# DataFusion: Distributed Query Processing in Rust
[](https://opensource.org/licenses/Apache-2.0)
[](https://crates.io/crates/datafusion)
[](https://docs.rs/datafusion)
[](https://travis-ci.org/andygrove/datafusion-rs)
This project is a proof-of-concept of a distributed data processing platform in Rust with features somewhat similar to Apache Spark but it is not intended to be a clone of Apache Spark.
# Why am I building this?
Primarily, this is a just a fun side-project for me to use to become a better Rust developer since it involves solving some non-trivial problems.

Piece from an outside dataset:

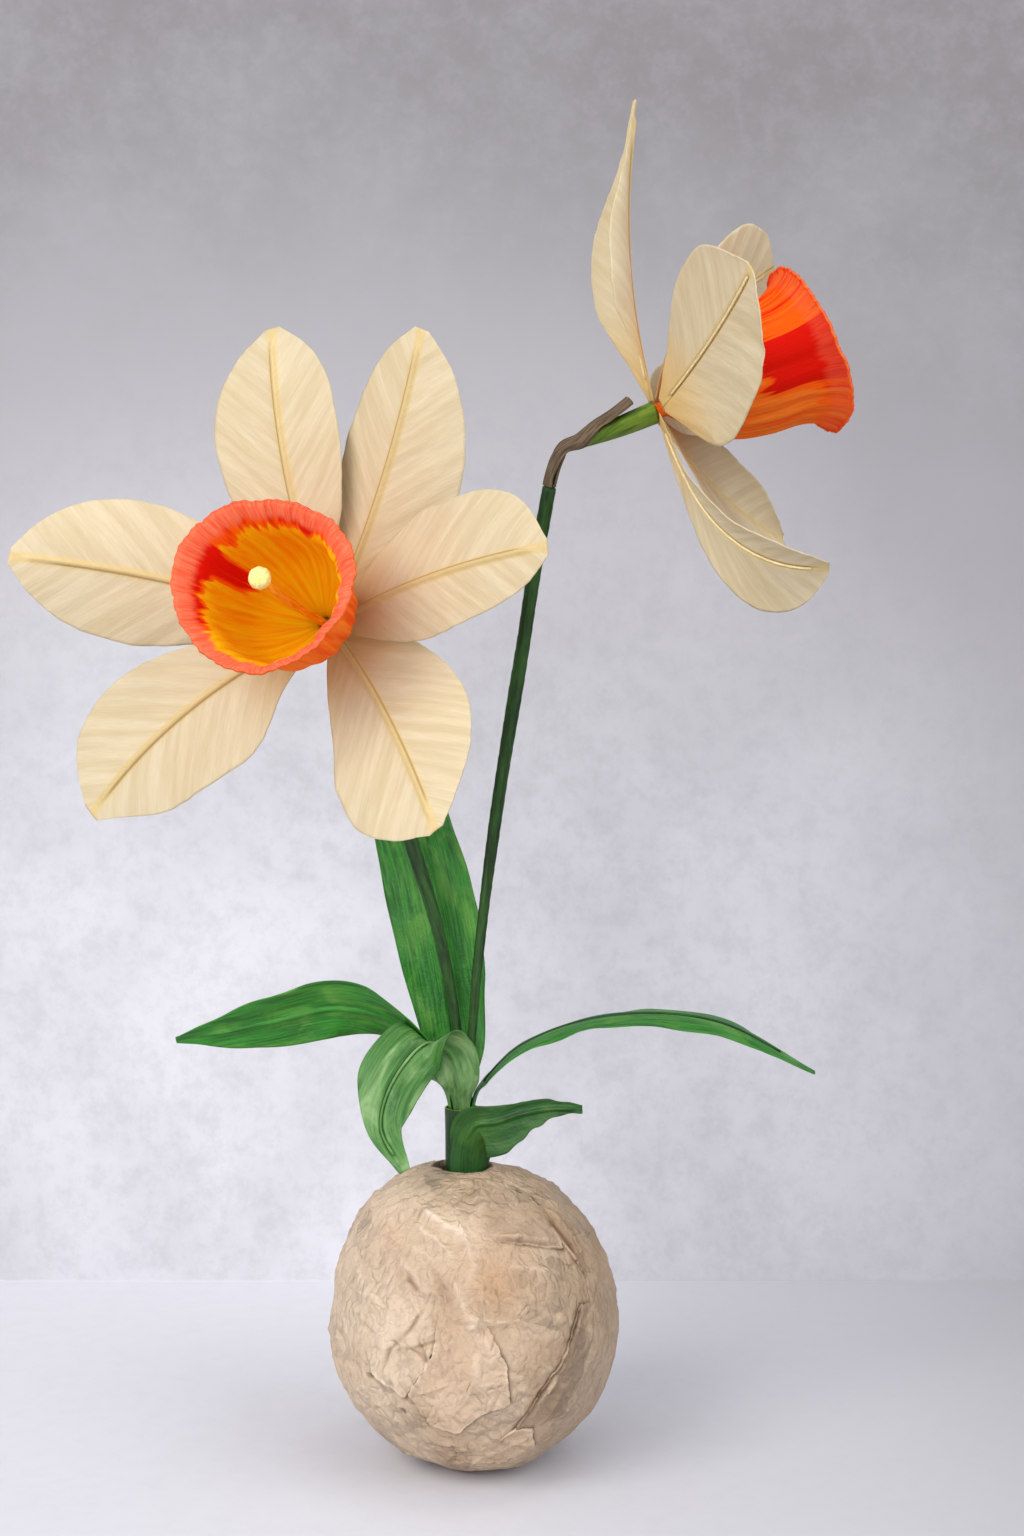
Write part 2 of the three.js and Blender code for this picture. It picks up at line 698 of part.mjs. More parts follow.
function addStem(stem, frame) {
  const curve = stemCurve(stem, frame);
  const length = curve.getLength();
  const sleeveStart = length - socketDepth + clearance - neckLength;
  const line = [];
  const radii = [];
  const ring = (distance, radius) => {
    line.push(curve.getPointAt(Math.min(1, distance / length)));
    radii.push(radius);
  };
  const shoulder = sleeveStart - 1;
  for (let i = 0; i <= lowerStemRings; i += 1) {
    const swell = THREE.MathUtils.smoothstep(i / lowerStemRings, ...stemSwell);
    ring((shoulder * i) / lowerStemRings, THREE.MathUtils.lerp(stemFootRadius, stem.girth, swell));
  }
  for (let i = 0; i <= neckRings; i += 1) {
    ring(sleeveStart + ((length - sleeveStart) * i) / neckRings, stemNeckRadius);
  }
  add(model, `stem_${stem.name}`, rod(line, radii, stemSides), stemGreen());
  return { curve, length, sleeveStart };
}

// Spathe: rows of arcs round the neck, then along the top of the ovary, rising from it
function addSpathe(stem, frame) {
  const { curve, length, sleeveStart } = addStem(stem, frame);
  const total = neckLength + spatheOnOvary;
  const grid = [];
  for (let i = 0; i <= spatheRows; i += 1) {
    const travelled = (total * i) / spatheRows;
    const alongOvary = travelled - neckLength;
    const centre = alongOvary < 0
      ? curve.getPointAt((sleeveStart + travelled) / length)
      : onAxis(frame, ovaryFront - ovaryLength + alongOvary);
    const tangent = alongOvary < 0
      ? curve.getTangentAt((sleeveStart + travelled) / length)
      : onAxis(frame, 1).sub(onAxis(frame, 0));
    const upward = new THREE.Vector3(0, 0, 1);
    upward.addScaledVector(tangent, -upward.dot(tangent)).normalize();
    const across = new THREE.Vector3().crossVectors(tangent, upward);
    const share = THREE.MathUtils.smoothstep(alongOvary, ...spatheOpening);
    const carried = THREE.MathUtils.lerp(stemNeckRadius, ovaryFrontRadius, share);
    const radius = carried + spathePaper / 2 + clearance + slack / 2;
    const halfSpan = radians(THREE.MathUtils.lerp(...spatheHalfAngles, share));
    centre.addScaledVector(upward, spatheLift * Math.max(0, alongOvary / spatheOnOvary) ** 2);
    const row = [];
    for (let j = -spatheColumns; j <= spatheColumns; j += 1) {
      const angle = (halfSpan * j) / spatheColumns;
      row.push(centre.clone()
        .addScaledVector(upward, radius * Math.cos(angle))
        .addScaledVector(across, radius * Math.sin(angle)));
    }
    grid.push(row);
  }
  add(model, `spathe_${stem.name}`, paper(grid, spathePaper), finish(0x5a4b3c, 0.85));
}

addSpathe(leftStem, leftFrame);
addSpathe(rightStem, rightFrame);

// A leaf's middle line, edge direction and normal from its points
function leafPlace(points, sides) {
  const curve = new THREE.CatmullRomCurve3(points, false, 'centripetal');
  const stations = sides.map((side, i) => i / (sides.length - 1));
  return (u) => {
    const tangent = curve.getTangent(u);
    const edge = new THREE.Vector3(
      ...[0, 1, 2].map((axis) => smooth(stations, sides.map((side) => side[axis]), u)),
    );
    edge.addScaledVector(tangent, -edge.dot(tangent)).normalize();
    return { centre: curve.getPoint(u), edge, normal: new THREE.Vector3().crossVectors(tangent, edge) };
  };
}

// Adds a leaf and its wire; its foot stands at a seat beside the stems or in front of the sheath
function addLeaf(leaf, { radius, heights, width }) {
  const outward = new THREE.Vector3(Math.cos(radians(leaf.seat)), Math.sin(radians(leaf.seat)), 0);
  const rim = [outward.y, -outward.x, 0];
  const foot = heights.map((height) => (
    new THREE.Vector3(bundleX, 0, height).addScaledVector(outward, radius)
  ));
  const blade = leaf.centre.map(([across, depth, up]) => (
    new THREE.Vector3(bundleX + across * leaf.size.reach, depth, sheathTop + up * leaf.size.rise)
  ));
  const points = [...foot, ...blade];
  const sides = [...foot.map(() => rim), ...leaf.side];
  const stations = sides.map((side, i) => i / (sides.length - 1));
  const widths = [leaf.ccw, leaf.cw].map((list) => [...foot.map(() => width), ...list]);
  const wrap = -0.5 * THREE.MathUtils.radToDeg(width / radius);
  const footEnd = (foot.length - 1) / (sides.length - 1);
  const section = (u, half) => ({
    width: smooth(stations, widths[half], u),
    fold: THREE.MathUtils.lerp(
      wrap,
      leafFold,
      THREE.MathUtils.smoothstep(u, footEnd, footEnd + leafUnwrap),
    ),
  });
  const wireReach = [footEnd + leafWireReach[0], leafWireReach[1]];
  const place = leafPlace(points, sides);
  add(model, leaf.name, bladeGeometry(place, section, leafRows, leafPaper, wireReach), leafGreen());
  add(model, `${leaf.name}_wire`, wireGeometry(place, leafRows, leafWireRadius, wireReach), stemGreen());
}

leaves.forEach((leaf) => addLeaf(leaf, {
  radius: bundleRadius,
  heights: [footHeight, (footHeight + sheathTop) / 2, sheathTop + leafEmerges],
  width: leafFootWidth,
}));
addLeaf(smallLeaf, {
  radius: sheathRadius + clearance + leafPaper / 2 + slack,
  heights: [smallLeafFoot, (smallLeafFoot + sheathTop) / 2],
  width: smallLeafFootWidth,
});

export default model;
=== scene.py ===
import math

import bpy
import numpy as np
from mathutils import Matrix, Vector


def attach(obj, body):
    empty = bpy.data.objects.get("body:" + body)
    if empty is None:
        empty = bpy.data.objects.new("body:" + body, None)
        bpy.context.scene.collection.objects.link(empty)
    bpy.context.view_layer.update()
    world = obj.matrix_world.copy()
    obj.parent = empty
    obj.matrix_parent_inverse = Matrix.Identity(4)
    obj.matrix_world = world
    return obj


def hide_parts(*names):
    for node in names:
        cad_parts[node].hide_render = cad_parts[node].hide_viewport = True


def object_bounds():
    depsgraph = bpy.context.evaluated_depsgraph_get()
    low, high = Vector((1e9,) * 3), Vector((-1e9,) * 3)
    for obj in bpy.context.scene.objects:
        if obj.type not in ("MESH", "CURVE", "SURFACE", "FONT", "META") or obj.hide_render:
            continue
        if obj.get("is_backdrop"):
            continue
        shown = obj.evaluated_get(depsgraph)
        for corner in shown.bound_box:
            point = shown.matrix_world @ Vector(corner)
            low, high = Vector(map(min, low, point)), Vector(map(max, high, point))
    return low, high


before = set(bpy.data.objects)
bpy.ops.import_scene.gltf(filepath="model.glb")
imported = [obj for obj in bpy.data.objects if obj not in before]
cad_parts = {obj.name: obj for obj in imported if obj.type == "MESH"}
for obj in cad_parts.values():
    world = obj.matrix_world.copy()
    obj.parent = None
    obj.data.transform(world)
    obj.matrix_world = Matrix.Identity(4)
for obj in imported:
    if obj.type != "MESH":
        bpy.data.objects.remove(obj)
cad_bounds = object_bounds()

MM = 0.001

# Sizes shared with the CAD, in millimetres
CLEARANCE, SLACK = 0.3, 0.2
BULB_RADIUS, BULB_TOP, BULB_WAIST, BULB_REST = 59, 123, 57.5, 14
BULB_LEAN, BULB_SHOULDER = 0.8, 0.86
BULB_ABOVE, BULB_REST_ANGLE = BULB_TOP - BULB_WAIST, math.asin(BULB_REST / BULB_RADIUS)
BULB_BELOW = BULB_WAIST / math.cos(BULB_REST_ANGLE)
BULB_MIDDLE = np.array([BULB_LEAN, 0, BULB_WAIST])
HOLE_RADIUS, HOLE_DEPTH = 12.5, 20
BUNDLE_X, BUNDLE_RADIUS = -4.5, 5.5
SHEATH_RADIUS, SHEATH_TOP = 7, 146.5
RIB_HEIGHT = 1.6
STEM_FOOT, STEM_NECK, STEM_SPACING = 2, 1.6, 2.25
OVARY_FRONT_RADIUS, OVARY_BACK_RADIUS, OVARY_LENGTH, OVARY_FRONT = 4.7, 2.6, 32, -1.6
OVARY_BACK = OVARY_FRONT - OVARY_LENGTH
SOCKET_DEPTH = 6
TRUMPET_NECK, PAPER = 3.2, 0.7
PROFILE = np.array([
    [TRUMPET_NECK, OVARY_FRONT + PAPER / 2 + CLEARANCE], [3.7, 4], [13, 13], [21, 25], [24.5, 40],
    [25.5, 53], [28, 61], [32, 66.5], [34.5, 67.5],
])
STALK_RADIUS, BEAD_RADIUS, BEAD_HEIGHT, BEAD_SOCKET = 1.6, 4.2, 68, 3
PETAL_START = TRUMPET_NECK + PAPER / 2 + CLEARANCE + SLACK
INNER, OUTER = 1.5, -0.9
PETAL_STATIONS = [0, 0.2, 0.4, 0.6, 0.8, 0.92, 1]
NECK_LENGTH, SPATHE_ON_OVARY, SPATHE_LIFT = 24, 24, 4
FOOT_HEIGHT = BULB_TOP - HOLE_DEPTH + CLEARANCE

# What is drawn is thinner than the solids, and lies this far inside or off them
PETAL_DRAWN, LEAF_DRAWN, SPATHE_DRAWN, SHEATH_DRAWN = 0.45, 0.5, 0.5, 0.6
PETAL_WIRE_DRAWN, LEAF_WIRE_DRAWN = 0.5, 0.6
INSET = 0.1
# The grain of a petal's crepe runs this many degrees out from its rib
CREPE_SLANT = 42


def petal_shape(angle, length, lean, fold, whorl, ccw, cw, bow=0, curl=1):
    """A petal's direction, length, lean at base and tip, fold of each half, height and half widths."""
    return dict(angle=angle, length=length, lean=lean, fold=fold, whorl=whorl,
                ccw=ccw, cw=cw, bow=bow, curl=curl)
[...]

I'm also generally interested in researching distributed systems and query optimizers since I've been working with these concepts professionally for quite a few years now.
Apart from using this as a way to learn, I do think that it could result in a useful product.

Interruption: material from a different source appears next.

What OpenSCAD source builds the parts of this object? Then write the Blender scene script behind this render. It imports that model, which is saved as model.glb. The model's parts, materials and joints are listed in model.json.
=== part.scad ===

I have a hypothesis that even a naive implementation in Rust will have performance that is roughly comparable to that of Apache Spark for simple use cases, but more importantly the performance will be _predictable_ and _reliable_ because there is no garbage collector involved.
# What will be similar to Apache Spark?
- There will be a DataFrame API as well as SQL support and both approaches ultimately are just different ways of defining a query plan
- A master node will create a distributed execution plan and co-ordinate the execution of the plan across the worker nodes
- There will be a query optimizer, with some basic optimizations
- HDFS will be supported
# What will be different to Apache Spark?
Due to the statically compiled nature of Rust, this platform will be less interactive:
- No support is planned for allowing idiomatic Rust lambda functions to be applied to a DataFrame but instead pre-registered UDFs can be used to perform transformations on DataFrames
- UDTs and UDFs will need to be statically compiled into the worker nodes, at least initially (it would be possible to do some dynamic loading eventually)
- No interactive REPL is planned although a SQL console would be possible
# Current Status
There are two working examples:
- [DataFrame Example](https://github.com/andygrove/distributed-query-rs/blob/master/examples/dataframe.rs)
- [SQL Example](https://github.com/andygrove/distributed-query-rs/blob/master/examples/sql_query.rs)
Both of these examples run a trivial query against a trivial CSV file using a single thread.
# Roadmap
## Phase 1 - Benchmark simple use case against Apache Spark
I'd like to be able to run a job that reads a partitioned CSV file from HDFS and performs some computationally intensive processing on that data on a cluster and see how the performance compares to Apache Spark.
Features needed:
- Partitioning
- Shuffle
- Scalar functions
- HDFS support
- Worker nodes (dockerized)
## Phase 2 - Usability and Stability
- Deployment model (most likely kubernetes and etcd for service discovery)
- UI
- Documentation
- Automated integration tests
- Automated performance tests
- Complete data type support
- Make SQL / DataFrame functionality more complete
## Phase 3 - Make it usable for real-world problems
- ORDER BY
- GROUP BY with basic aggregation functions (MIN, MAX, SUM, AVG)
- JOIN
- UDTs
- UDFs
- UDAFs
- Query optimizer (starting with simple optimizations like predicate push-down, push predicate through join etc)
- Integrations with other data sources